Let us not only 'look up' but let us also 'look to' the temple and the Lord to be our refuge from the storms that swirl around us. As I left tonight the storm clouds had disappeared, the wind had died down, and there was a stillness in the air...the storms of life will pass.

Wednesday, February 24, 2010

All They Can Say...

As I started a new job over 6 years ago, I was taught a valuable lesson about sales...and about life. When I was hesitant to make a sales call, Hugh would always reassure me by saying: 'All they can say is no.' Of course there are some people who go above and beyond your typical 'no' but, for the most part, that is the worst thing you can hear.

Along those same lines is the idea that, 'you'll never know until you try.' I've been thinking about those two phrases and how they cover so many different aspects in our lives.

My brother wants to get a dog for his apartment/house however, he lives in a place where no pets are allowed. He asked me if I thought it would be a waste of time for him to even ask his landlord if he could have the dog. Using the same words that I had heard so many years before, and so many times since, I said, 'all she can say is no.'

There have been times when I have pulled up to a potential client's business and before going in I think of all of the reasons that they would NOT be interested and then I hear the distant echo urging me to at least give it a shot.

As I said before, this principle not only applies to sales but to many other aspects of life. If you want something...ask for it. Let the person you're asking tell you no. 'If you don't at least try, then you'll never know.'

I remember the disappointment that inevitably came every time I asked if I could have a sleepover and I was told no. Or the times I would ask to be taken bowling and met with a similar response. BUT, I never stopped asking. Why? Because sometimes the answer was yes.

I can't tell you how many times I've wanted to ask a girl out but before giving her the chance to say no, I did it for her. With that said, some of the best relationships I've had (both romantic and otherwise) have been because I put myself out there...I have wanted to know, so I tried.

It has been a valuable lesson to learn and here are a few ways you can apply it to your lives:

If you feel like you deserve a promotion or a raise, ask for it.
If you have a crush that you want to go on a date with, ask.
If you need something from someone, ask for it.
If you want to borrow a cup of sugar from a neighbor, ask for it.
If you would like to get some advice, ask for it.
If you want help, ask for it.
...this list could go on and on but you get the picture.

What's the worst that can happen?'ll hear someone tell you no, then again, they may just say yes. Either way, you'll never know until you try. Good luck!

Wednesday, January 6, 2010

The Sun Will Come Out Tomorrow...

I have always loved sunsets. Up until my senior year they were one of my favorite aspects of nature. Sunsets, like snowflakes and fingerprints, are each unique. The sun never sets the same way twice. The light it leaves behind as it disappears on the distant horizon changes each and every day.

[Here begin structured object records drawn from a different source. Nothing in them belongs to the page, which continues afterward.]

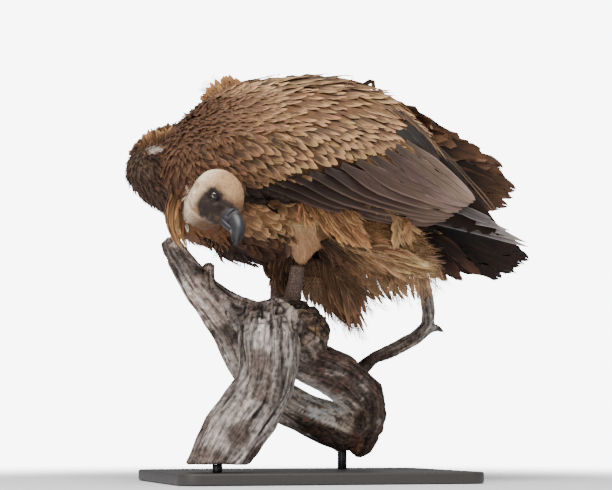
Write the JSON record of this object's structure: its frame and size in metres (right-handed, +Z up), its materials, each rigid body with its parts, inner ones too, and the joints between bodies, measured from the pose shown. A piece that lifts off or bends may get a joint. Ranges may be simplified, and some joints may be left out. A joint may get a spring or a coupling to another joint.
{
  "type": "vulture model on a branch",
  "caption": "Life-size white-backed vulture standing hunched with head lowered and folded wings on a cut length of dead branch, held by two rods on a flat display base.",
  "frame": {"origin": "centre of the display base's underside", "axes": "+Z up; -X the way the bird's body faces, so +X is along its folded wings to its tail; -Y its left side, to which the head is turned"},
  "size_m": [0.6168, 0.4411, 0.6031],
  "materials": {
    "plumage": "matt brown contour feathers",
    "breast": "soft tan plumes",
    "flight": "smooth grey-brown vanes",
    "tail": "near-black vanes",
    "down": "soft cream down and thin skin",
    "neck": "brown down over skin",
    "cere": "satin blue-grey skin",
    "horn": "polished horn",
    "eye": "wet dark brown",
    "leg": "scaly skin",
    "claw": "dark horn",
    "wood": "weathered bark-free wood",
    "base": "satin dark paint",
    "rod": "blackened steel"
  },
  "bodies": {
    "root": {"trunk": "breast", "wing_left": "plumage", "wing_right": "plumage", "thigh_left": "down", "thigh_right": "breast", "flank_plumes": "breast", "belly_plumes": "breast", "wing_left_flight": "flight", "wing_right_flight": "flight", "tail": "tail", "neck_lower": "neck", "neck_upper": "down", "ruff": "breast", "head": "down", "eye_left": "eye", "eye_right": "eye", "cere": "cere", "bill_upper": "horn", "bill_lower": "horn", "perch_stump": "wood", "perch_knob": "wood", "perch_limb": "wood", "perch_loop_lower": "wood", "perch_loop_upper": "wood", "perch_twig": "wood", "perch_fork": "wood", "tarsus_left": "leg", "foot_left": "leg", "claw_left_inner": "claw", "claw_left_middle": "claw", "claw_left_outer": "claw", "claw_left_hind": "claw", "tarsus_right": "leg", "foot_right": "leg", "claw_right_inner": "claw", "claw_right_middle": "claw", "claw_right_outer": "claw", "claw_right_hind": "claw", "stand_base": "base", "stand_rod_front": "rod", "stand_rod_back": "rod"}
  },
  "joints": []
}
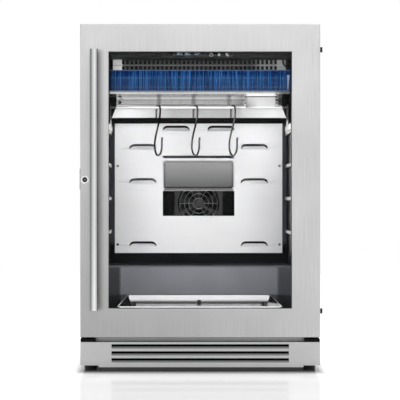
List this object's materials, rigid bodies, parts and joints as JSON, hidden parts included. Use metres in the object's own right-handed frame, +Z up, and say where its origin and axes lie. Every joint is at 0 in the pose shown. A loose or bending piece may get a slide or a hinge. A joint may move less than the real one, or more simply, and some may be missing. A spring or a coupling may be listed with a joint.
{
  "type": "dry aging cabinet",
  "caption": "Undercounter dry aging cabinet: glazed steel door with bar handle and lock, dark chamber with hanging rack, hooks, louvred air duct, shelf rails and drip tray.",
  "frame": {"origin": "centre of the bounding box, at floor level under the feet", "axes": "+Z up, +X to the viewer's right of the door, the door faces -Y"},
  "size_m": [0.6072, 0.63, 0.862],
  "materials": {
    "brushed_steel": "vertical brush",
    "polished_steel": "bright polish",
    "satin_steel": "fine satin",
    "rail_steel": "bright satin",
    "zinc_steel": "galvanised grey",
    "black_steel": "satin black",
    "copper_tone": "drawn tube",
    "dark_liner": "dark grey, lightly glossy",
    "black_plastic": "fine grain",
    "control_black": "gloss black",
    "blue_cover": "gloss deep blue",
    "lamp_glass": "frosted tube",
    "white_plastic": "smooth",
    "foam": "foamed",
    "clear_glass": "clear",
    "black_rubber": "matte"
  },
  "bodies": {
    "cabinet": {"outer_casing": "brushed_steel", "insulation_foam": "foam", "inner_liner": "dark_liner", "base_pan": "zinc_steel", "kick_plate": "brushed_steel", "rear_service_cover": "black_steel", "compressor": "black_steel", "condenser_coil": "zinc_steel", "condenser_fan_shroud": "black_plastic", "discharge_pipe": "copper_tone", "mains_inlet": "black_plastic", "duct_panel": "satin_steel", "evaporator_fan_frame": "black_plastic", "evaporator_coil": "zinc_steel", "air_grille": "satin_steel", "control_housing": "black_plastic", "control_glass": "control_black", "ceiling_plate": "polished_steel", "lamp_cover": "blue_cover", "uv_lamp": "lamp_glass", "sensor_box": "white_plastic", "shelf_rail_left_1": "rail_steel", "shelf_rail_left_2": "rail_steel", "shelf_rail_left_3": "rail_steel", "shelf_rail_left_4": "rail_steel", "shelf_rail_right_1": "rail_steel", "shelf_rail_right_2": "rail_steel", "shelf_rail_right_3": "rail_steel", "shelf_rail_right_4": "rail_steel", "lower_hinge_plate": "black_steel", "left_rest_plate": "black_steel", "upper_hinge_bracket": "black_steel", "lock_keeper": "black_steel", "side_spacer_upper": "black_rubber", "side_spacer_lower": "black_rubber"},
    "condenser_fan": {"condenser_fan_rotor": "black_plastic"},
    "evaporator_fan": {"evaporator_fan_rotor": "black_plastic"},
    "hanging_rack": {"rack_runner_left": "satin_steel", "rack_runner_right": "satin_steel", "hanging_rod": "polished_steel", "deflector_hood": "polished_steel"},
    "hook_left": {"meat_hook_left": "polished_steel"},
    "hook_centre": {"meat_hook_centre": "polished_steel"},
    "hook_right": {"meat_hook_right": "polished_steel"},
    "tray": {"drip_tray": "polished_steel", "drip_tray_grid": "polished_steel"},
    "door": {"door_skin": "brushed_steel", "door_inner_frame": "dark_liner", "glazing_outer_pane": "clear_glass", "glazing_inner_pane": "clear_glass", "glazing_spacer": "black_plastic", "door_gasket": "black_rubber", "door_handle": "brushed_steel", "lock_ring": "polished_steel"},
    "lock": {"lock_cylinder": "polished_steel", "lock_cam": "zinc_steel"},
    "foot_front_left": {"foot_front_left": "black_rubber"},
    "foot_front_right": {"foot_front_right": "black_rubber"},
    "foot_rear_left": {"foot_rear_left": "black_rubber"},
    "foot_rear_right": {"foot_rear_right": "black_rubber"}
  },
  "joints": [
    {"name": "door_swing", "type": "hinge", "parent": "cabinet", "child": "door", "pos_m": [0.28135, -0.245, 0.085], "axis": [0, 0, 1], "range_deg": [0, 105]},
    {"name": "lock_turn", "type": "hinge", "parent": "door", "child": "lock", "pos_m": [-0.28965, -0.26, 0.476], "axis": [0, -1, 0], "range_deg": [0, 90]},
    {"name": "rack_slide", "type": "slide", "parent": "cabinet", "child": "hanging_rack", "axis": [0, -1, 0], "range_m": [0, 0.045]},
    {"name": "tray_slide", "type": "slide", "parent": "cabinet", "child": "tray", "axis": [0, -1, 0], "range_m": [0, 0.045]},
    {"name": "condenser_fan_spin", "type": "hinge", "parent": "cabinet", "child": "condenser_fan", "pos_m": [-0.14865, 0.1646, 0.10015], "axis": [0, 1, 0], "continuous": true},
    {"name": "evaporator_fan_spin", "type": "hinge", "parent": "cabinet", "child": "evaporator_fan", "pos_m": [-0.00365, 0.1682, 0.41598], "axis": [0, 1, 0], "continuous": true},
    {"name": "hook_left_swing", "type": "hinge", "parent": "hanging_rack", "child": "hook_left", "pos_m": [-0.10966, 0.002, 0.6645], "axis": [1, 0, 0], "range_deg": [-20, 20]},
    {"name": "hook_centre_swing", "type": "hinge", "parent": "hanging_rack", "child": "hook_centre", "pos_m": [-0.01315, 0.002, 0.6645], "axis": [1, 0, 0], "range_deg": [-20, 20]},
    {"name": "hook_right_swing", "type": "hinge", "parent": "hanging_rack", "child": "hook_right", "pos_m": [0.08434, 0.002, 0.6645], "axis": [1, 0, 0], "range_deg": [-20, 20]},
    {"name": "foot_front_left_turn", "type": "hinge", "parent": "cabinet", "child": "foot_front_left", "pos_m": [-0.27765, -0.182, 0], "axis": [0, 0, 1], "continuous": true},
    {"name": "foot_front_right_turn", "type": "hinge", "parent": "cabinet", "child": "foot_front_right", "pos_m": [0.27035, -0.182, 0], "axis": [0, 0, 1], "continuous": true},
    {"name": "foot_rear_left_turn", "type": "hinge", "parent": "cabinet", "child": "foot_rear_left", "pos_m": [-0.27765, 0.275, 0], "axis": [0, 0, 1], "continuous": true},
    {"name": "foot_rear_right_turn", "type": "hinge", "parent": "cabinet", "child": "foot_rear_right", "pos_m": [0.27035, 0.275, 0], "axis": [0, 0, 1], "continuous": true}
  ]
}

As the sunset on graduation night, I couldn't help but look back on all of the wonderful memories I had made up until that point. It was hard to say goodbye to those wonderful years filled with late night runs to 7-11 for Orange Bang, awkward school dances, high school crushes, etc. That night after all of the festivities were over we ended up underneath the bleachers on the high school football field. It was the perfect place to end the night, and an even better place to start the day.

Most of my friends had fallen asleep but I had stayed awake to see the sun rise slowly above the Wasatch Mountains and fill the western half of the valley with warmth and light. As it got higher and higher the light made it's way to the east carrying with it all of the hope and anticipation of 'the first day of the rest of my life'.

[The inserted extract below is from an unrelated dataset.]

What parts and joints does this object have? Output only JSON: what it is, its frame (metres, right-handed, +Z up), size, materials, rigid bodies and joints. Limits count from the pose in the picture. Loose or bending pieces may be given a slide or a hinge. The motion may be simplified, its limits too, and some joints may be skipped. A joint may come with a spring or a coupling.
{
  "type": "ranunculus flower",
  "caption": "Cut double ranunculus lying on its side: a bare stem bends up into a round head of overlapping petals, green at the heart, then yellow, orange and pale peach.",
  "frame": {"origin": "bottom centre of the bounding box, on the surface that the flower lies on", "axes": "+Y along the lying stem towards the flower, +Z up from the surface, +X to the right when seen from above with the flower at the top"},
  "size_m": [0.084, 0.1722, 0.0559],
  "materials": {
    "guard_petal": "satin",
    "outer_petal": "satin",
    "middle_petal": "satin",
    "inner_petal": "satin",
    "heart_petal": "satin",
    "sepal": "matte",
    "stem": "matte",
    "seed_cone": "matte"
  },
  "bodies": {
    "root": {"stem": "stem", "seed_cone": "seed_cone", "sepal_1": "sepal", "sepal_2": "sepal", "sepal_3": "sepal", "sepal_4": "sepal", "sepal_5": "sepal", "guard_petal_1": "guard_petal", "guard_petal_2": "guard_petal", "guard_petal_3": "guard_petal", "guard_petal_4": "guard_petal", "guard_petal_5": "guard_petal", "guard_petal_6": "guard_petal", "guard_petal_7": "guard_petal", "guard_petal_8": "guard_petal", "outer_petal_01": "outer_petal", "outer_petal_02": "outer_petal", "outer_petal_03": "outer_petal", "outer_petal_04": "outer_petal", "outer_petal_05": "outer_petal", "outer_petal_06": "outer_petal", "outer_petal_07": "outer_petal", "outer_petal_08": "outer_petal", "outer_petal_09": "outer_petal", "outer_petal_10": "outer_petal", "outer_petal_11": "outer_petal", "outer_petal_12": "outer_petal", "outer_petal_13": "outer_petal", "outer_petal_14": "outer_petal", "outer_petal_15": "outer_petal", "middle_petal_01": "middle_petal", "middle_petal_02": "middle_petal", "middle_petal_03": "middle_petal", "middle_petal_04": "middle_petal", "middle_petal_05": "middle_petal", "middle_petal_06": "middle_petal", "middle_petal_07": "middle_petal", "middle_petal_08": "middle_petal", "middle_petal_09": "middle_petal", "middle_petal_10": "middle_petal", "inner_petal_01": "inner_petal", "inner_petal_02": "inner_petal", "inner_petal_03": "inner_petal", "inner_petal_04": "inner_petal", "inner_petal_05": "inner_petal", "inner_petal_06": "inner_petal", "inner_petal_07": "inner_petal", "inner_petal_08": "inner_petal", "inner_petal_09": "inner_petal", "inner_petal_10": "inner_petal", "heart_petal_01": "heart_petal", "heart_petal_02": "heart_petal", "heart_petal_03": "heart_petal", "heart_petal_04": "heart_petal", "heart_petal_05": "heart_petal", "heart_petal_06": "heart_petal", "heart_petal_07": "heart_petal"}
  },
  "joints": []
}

Since that day, sunrises have gained a slight advantage over sunsets. The contrast in their symbolism is as different as night and day and they are each the more beautiful because of it.

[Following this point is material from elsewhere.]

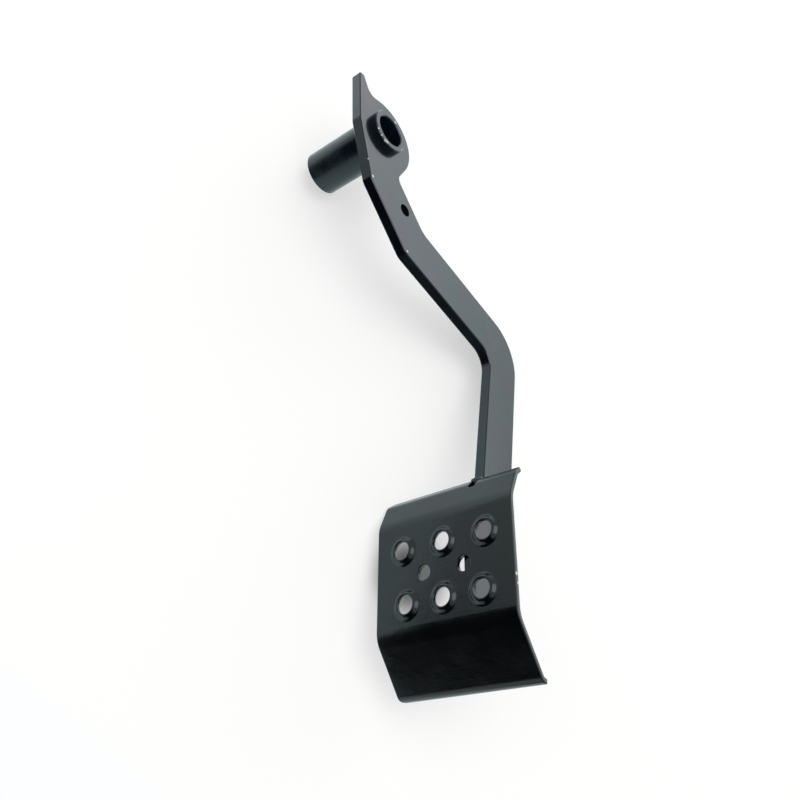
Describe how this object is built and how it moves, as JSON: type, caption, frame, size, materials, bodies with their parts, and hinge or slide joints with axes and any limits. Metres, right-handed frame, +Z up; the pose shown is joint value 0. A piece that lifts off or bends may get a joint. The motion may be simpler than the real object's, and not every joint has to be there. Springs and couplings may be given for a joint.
{
  "type": "brake pedal",
  "caption": "Hanging brake pedal: cranked flat steel arm welded to a pivot tube and a folded foot pad with raised grip holes, painted black.",
  "frame": {"origin": "middle of the pivot bore, on its axis", "axes": "+X forward, away from the foot; +Y left, along the pivot bore; +Z up, with the pad's face leaning back 30 degrees"},
  "size_m": [0.1339, 0.0841, 0.3352],
  "materials": {
    "black_paint": "satin black paint over welded steel"
  },
  "bodies": {
    "root": {"arm": "black_paint", "pivot_tube": "black_paint", "foot_pad": "black_paint", "pivot_weld": "black_paint", "pad_weld_left": "black_paint", "pad_weld_right": "black_paint", "lip_weld": "black_paint"}
  },
  "joints": []
}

The following song articulates the idea better than I can:

"I think over again my small adventures, my fears,
Those small ones that seemed so big.
For all the vital things I had to get and to reach.
And yet there is only one great thing,
The only thing.
To live to see the great day that dawns.
And the light that fills the world."
(Inuit Song)

As you see the sun set today and think of the days events, look to the sun rise tomorrow and all of the possibilities it carries with it.

Sunday, January 3, 2010

The English author G.K. Chesterton once said:

"Fairy tales do not tell children the dragons exist. Children already know that dragons exist. Fairy tales tell children the dragons can be killed."

We are often painfully aware of the 'dragons' in our lives. They do not hide in far away caves. They are not waiting for us to approach them. We do not need to be reminded of their fiery flames...we've been burned before.

What we do need is to know that those dragons can be slain regardless of their size or strength.

We need to know that we possess the power to overcome the trials and tribulations that we face on a daily basis.

We need to know that we are not alone. We have fellow dragon-slayers in our midst. Those who struggle with problems of their own, and perhaps more importantly, those who will join our fight and help us slay our dragons. We should also be willing to wield the sword of defense for those who are struggling to support its weight on their own.

That is one type of fairy tale...of course there are others. They have a similar theme. By changing just a few of Chesterton's words we can see another example:

"Fairy tales do not tell us that love exists. We know that loves exists. Fairy tales tell us that we can find that love."

We could explore a variety of different versions but the idea is the same.

“Impossible is just a big word thrown around by small men who find it easier to live the world they’ve been given than to explore the power they have to change it. Impossible is not a fact. It’s an opinion. Impossible is not a declaration. It’s a dare. Impossible is potential. Impossible is temporary. Impossible is nothing.”* - John C. Maxwell

*i may have already used that quote before, but i like it so you get to read it again.